Records with modeling code
## START
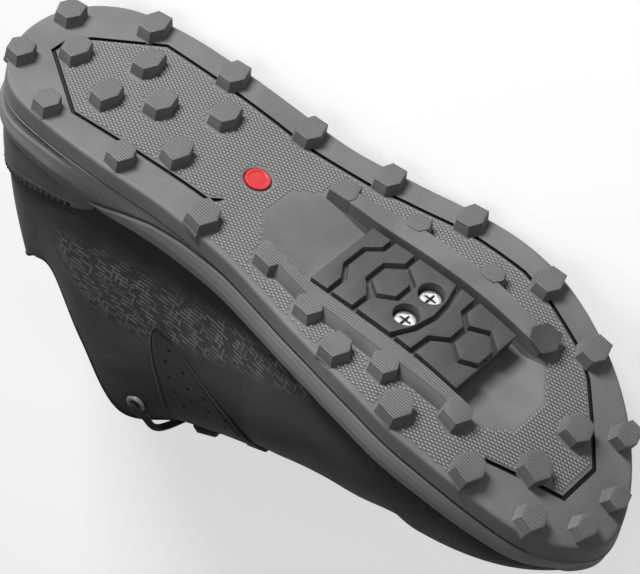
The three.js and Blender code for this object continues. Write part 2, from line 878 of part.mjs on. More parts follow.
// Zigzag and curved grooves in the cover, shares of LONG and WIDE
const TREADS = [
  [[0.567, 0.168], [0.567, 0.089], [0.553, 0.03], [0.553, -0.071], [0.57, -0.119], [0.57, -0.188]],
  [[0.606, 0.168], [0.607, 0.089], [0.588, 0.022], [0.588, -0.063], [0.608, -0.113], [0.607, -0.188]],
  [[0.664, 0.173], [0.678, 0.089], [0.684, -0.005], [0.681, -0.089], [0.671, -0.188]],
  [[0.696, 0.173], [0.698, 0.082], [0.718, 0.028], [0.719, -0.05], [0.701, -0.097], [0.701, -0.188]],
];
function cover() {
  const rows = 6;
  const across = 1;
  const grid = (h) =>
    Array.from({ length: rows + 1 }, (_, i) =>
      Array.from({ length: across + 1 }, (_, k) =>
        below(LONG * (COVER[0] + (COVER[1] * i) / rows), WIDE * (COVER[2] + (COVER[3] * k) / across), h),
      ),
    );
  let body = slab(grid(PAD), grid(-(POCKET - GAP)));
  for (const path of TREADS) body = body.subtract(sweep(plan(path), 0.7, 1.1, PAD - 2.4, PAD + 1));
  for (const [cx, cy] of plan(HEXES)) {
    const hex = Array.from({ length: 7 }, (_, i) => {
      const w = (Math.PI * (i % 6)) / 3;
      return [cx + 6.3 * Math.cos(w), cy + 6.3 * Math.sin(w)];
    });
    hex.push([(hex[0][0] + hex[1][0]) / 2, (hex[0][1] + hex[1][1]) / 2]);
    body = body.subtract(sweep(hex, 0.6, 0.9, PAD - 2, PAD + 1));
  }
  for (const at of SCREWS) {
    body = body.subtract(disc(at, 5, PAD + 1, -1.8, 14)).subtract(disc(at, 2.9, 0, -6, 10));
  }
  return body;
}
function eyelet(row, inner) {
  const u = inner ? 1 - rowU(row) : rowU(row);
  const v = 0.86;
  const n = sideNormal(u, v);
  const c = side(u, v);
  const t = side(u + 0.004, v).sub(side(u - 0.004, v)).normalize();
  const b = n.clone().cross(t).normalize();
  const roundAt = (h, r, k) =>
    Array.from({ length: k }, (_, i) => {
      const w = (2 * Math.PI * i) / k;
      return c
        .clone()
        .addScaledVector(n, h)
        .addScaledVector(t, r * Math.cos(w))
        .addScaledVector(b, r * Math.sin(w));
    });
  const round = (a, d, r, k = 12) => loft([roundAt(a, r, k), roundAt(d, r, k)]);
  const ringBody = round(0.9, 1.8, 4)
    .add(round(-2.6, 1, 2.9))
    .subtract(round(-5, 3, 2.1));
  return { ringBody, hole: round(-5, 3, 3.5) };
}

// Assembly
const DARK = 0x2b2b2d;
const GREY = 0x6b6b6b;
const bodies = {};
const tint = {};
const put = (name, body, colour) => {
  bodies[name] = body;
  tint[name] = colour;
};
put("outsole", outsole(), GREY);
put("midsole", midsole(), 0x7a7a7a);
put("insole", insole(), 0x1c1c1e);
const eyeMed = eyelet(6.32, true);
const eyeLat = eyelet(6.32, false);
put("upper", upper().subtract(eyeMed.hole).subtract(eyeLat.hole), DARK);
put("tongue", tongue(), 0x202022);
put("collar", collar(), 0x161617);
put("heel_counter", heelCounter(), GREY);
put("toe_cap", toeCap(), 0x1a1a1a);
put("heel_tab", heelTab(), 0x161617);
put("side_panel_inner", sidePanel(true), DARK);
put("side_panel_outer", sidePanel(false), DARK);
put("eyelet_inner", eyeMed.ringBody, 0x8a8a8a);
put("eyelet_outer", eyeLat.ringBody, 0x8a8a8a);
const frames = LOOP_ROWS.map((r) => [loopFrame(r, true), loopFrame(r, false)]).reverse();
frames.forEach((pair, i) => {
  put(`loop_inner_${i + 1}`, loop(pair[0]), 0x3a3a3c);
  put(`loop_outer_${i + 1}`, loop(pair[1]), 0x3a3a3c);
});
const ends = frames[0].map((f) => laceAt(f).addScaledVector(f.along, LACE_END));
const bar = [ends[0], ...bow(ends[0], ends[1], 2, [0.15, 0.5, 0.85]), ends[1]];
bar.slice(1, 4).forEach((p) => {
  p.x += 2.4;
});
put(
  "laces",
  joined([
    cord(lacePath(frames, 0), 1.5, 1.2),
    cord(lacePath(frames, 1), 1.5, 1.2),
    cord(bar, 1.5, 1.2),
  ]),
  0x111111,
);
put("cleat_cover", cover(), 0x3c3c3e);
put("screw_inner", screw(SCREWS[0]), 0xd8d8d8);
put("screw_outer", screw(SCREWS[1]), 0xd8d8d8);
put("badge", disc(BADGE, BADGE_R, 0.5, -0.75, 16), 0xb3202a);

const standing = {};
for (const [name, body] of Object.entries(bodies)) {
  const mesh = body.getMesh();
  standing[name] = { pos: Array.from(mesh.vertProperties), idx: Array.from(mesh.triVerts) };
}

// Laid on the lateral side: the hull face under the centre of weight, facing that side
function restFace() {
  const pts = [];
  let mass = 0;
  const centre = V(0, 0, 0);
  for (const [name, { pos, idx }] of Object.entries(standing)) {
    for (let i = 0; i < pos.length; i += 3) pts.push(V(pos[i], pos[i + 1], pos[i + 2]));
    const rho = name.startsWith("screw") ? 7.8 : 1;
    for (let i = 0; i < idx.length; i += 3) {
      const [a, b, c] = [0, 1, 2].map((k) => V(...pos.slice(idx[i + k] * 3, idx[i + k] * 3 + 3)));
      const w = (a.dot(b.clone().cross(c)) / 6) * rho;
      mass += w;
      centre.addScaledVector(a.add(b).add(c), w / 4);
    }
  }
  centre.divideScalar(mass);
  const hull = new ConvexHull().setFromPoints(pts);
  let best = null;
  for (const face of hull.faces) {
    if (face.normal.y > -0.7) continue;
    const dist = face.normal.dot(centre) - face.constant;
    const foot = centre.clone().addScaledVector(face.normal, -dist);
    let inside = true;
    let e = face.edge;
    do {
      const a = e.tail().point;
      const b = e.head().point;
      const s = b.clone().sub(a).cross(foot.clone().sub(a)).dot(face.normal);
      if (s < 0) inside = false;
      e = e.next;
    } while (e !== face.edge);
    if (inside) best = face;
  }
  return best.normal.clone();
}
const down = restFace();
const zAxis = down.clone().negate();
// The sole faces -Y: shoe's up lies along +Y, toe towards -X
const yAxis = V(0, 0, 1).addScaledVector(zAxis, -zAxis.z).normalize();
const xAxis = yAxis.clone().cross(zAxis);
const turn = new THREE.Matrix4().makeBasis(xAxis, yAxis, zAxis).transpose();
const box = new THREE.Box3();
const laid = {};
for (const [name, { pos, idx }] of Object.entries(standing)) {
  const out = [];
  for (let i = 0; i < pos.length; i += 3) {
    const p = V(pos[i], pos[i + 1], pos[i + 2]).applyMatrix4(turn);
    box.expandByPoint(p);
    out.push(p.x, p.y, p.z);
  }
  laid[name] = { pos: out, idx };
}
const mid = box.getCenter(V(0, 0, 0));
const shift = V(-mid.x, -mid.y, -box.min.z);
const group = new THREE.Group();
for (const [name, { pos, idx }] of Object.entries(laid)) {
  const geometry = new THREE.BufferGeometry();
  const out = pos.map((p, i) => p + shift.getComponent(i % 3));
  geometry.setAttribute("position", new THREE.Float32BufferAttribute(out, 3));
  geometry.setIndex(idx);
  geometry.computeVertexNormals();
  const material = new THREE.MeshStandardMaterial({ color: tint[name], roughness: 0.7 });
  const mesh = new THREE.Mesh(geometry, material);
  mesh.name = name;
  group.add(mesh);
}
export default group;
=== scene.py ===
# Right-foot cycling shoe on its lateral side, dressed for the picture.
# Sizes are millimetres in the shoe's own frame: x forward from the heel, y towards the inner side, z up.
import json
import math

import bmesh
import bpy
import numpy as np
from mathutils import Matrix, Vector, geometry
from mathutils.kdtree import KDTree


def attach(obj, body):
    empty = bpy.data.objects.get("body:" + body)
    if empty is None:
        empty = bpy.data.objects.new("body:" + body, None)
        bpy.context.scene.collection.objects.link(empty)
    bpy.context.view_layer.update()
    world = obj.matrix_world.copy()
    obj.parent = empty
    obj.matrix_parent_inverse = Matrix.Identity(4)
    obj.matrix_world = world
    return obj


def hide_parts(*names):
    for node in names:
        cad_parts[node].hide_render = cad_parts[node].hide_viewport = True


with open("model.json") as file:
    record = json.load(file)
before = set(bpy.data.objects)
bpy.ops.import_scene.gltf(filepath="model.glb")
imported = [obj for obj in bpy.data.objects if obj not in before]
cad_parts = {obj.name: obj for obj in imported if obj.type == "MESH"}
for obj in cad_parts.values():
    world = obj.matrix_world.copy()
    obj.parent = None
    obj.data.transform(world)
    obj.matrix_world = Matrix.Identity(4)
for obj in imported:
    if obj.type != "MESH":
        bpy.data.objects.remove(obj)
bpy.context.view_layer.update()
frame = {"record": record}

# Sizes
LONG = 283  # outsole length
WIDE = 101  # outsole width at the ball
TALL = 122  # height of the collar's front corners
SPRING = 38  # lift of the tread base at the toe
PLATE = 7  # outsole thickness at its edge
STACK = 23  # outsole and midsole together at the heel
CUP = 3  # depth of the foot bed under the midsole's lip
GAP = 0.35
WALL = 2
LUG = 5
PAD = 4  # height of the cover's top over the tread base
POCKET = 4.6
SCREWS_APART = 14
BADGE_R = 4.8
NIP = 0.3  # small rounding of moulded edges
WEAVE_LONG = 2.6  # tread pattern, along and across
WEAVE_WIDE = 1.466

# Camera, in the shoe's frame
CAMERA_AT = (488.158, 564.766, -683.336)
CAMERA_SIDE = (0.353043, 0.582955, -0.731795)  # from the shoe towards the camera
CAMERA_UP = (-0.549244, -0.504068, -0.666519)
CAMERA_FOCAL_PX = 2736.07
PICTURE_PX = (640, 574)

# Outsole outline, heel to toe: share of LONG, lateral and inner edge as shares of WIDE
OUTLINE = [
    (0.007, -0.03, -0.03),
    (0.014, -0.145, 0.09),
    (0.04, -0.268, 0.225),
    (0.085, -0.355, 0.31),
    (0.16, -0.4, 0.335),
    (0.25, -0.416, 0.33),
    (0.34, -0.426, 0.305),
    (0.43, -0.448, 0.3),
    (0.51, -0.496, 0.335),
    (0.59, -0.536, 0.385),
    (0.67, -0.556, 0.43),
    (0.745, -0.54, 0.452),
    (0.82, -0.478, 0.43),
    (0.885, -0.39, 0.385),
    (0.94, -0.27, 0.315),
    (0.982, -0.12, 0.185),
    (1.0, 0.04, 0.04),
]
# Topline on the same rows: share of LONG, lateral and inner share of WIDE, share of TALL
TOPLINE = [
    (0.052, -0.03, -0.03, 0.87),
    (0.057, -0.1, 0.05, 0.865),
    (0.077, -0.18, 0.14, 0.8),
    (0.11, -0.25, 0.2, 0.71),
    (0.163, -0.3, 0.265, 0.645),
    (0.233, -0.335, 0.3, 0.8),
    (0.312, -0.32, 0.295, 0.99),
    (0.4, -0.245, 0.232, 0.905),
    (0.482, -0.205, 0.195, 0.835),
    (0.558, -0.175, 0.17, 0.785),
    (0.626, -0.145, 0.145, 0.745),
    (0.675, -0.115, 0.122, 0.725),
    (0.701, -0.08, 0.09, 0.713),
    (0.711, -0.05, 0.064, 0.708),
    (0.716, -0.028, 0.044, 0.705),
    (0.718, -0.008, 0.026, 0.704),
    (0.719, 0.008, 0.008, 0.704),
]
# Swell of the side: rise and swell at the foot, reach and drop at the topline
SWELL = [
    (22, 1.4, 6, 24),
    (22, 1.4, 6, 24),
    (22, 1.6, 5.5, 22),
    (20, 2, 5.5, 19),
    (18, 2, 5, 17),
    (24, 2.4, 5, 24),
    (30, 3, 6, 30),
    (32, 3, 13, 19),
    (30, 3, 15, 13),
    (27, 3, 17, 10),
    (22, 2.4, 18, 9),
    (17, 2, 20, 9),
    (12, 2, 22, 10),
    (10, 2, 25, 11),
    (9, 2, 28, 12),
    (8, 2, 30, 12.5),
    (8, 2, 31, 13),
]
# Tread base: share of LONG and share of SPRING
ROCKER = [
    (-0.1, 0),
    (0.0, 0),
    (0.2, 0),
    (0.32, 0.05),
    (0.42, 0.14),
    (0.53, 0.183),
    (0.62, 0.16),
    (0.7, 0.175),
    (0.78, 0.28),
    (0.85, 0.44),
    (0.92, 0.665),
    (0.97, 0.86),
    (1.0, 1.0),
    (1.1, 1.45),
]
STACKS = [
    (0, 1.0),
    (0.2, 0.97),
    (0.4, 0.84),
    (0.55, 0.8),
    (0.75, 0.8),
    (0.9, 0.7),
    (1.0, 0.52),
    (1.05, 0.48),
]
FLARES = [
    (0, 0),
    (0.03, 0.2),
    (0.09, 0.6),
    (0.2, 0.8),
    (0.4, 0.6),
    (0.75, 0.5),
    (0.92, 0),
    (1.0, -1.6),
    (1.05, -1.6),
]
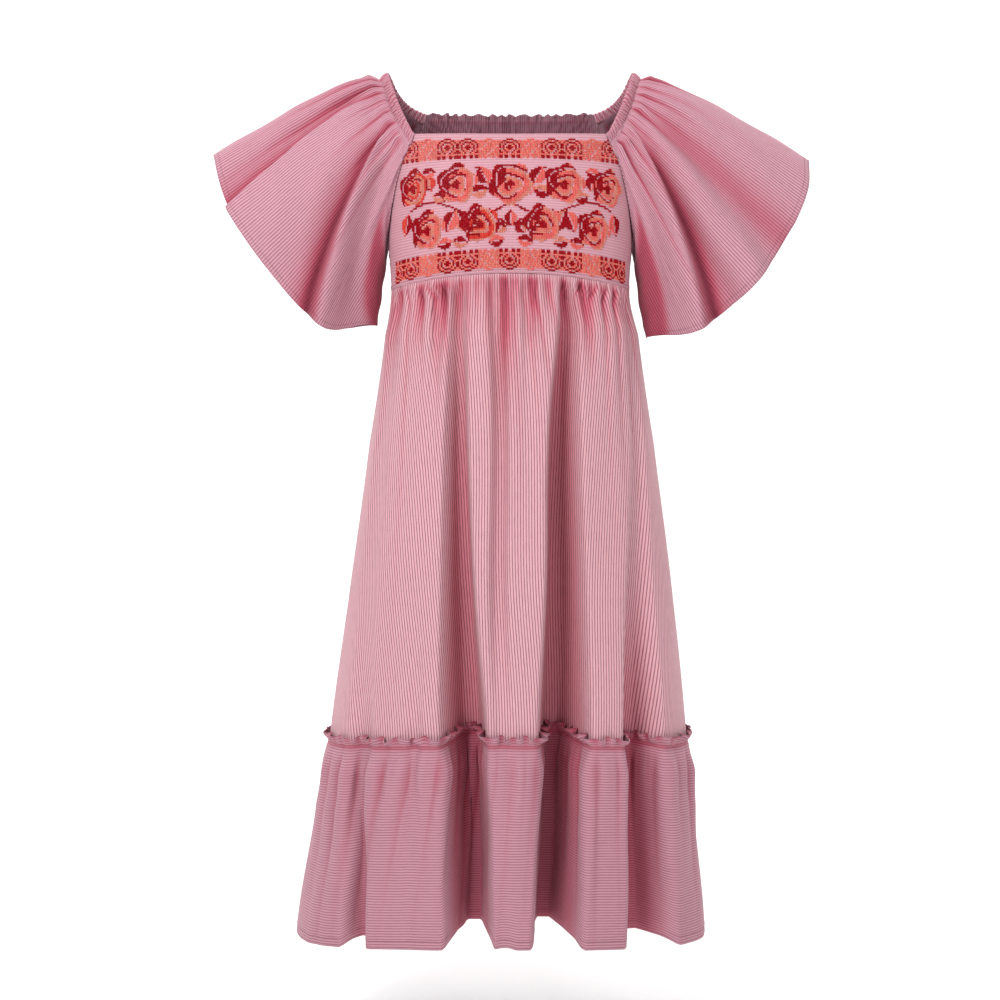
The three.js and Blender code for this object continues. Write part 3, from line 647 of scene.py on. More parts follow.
## END
■ **Directions**:
Copy every line of the listing that contains the word "imported".

■ **Worked solution**:
imported = [obj for obj in bpy.data.objects if obj not in before]
cad_parts = {obj.name: obj for obj in imported if obj.type == "MESH"}
for obj in imported:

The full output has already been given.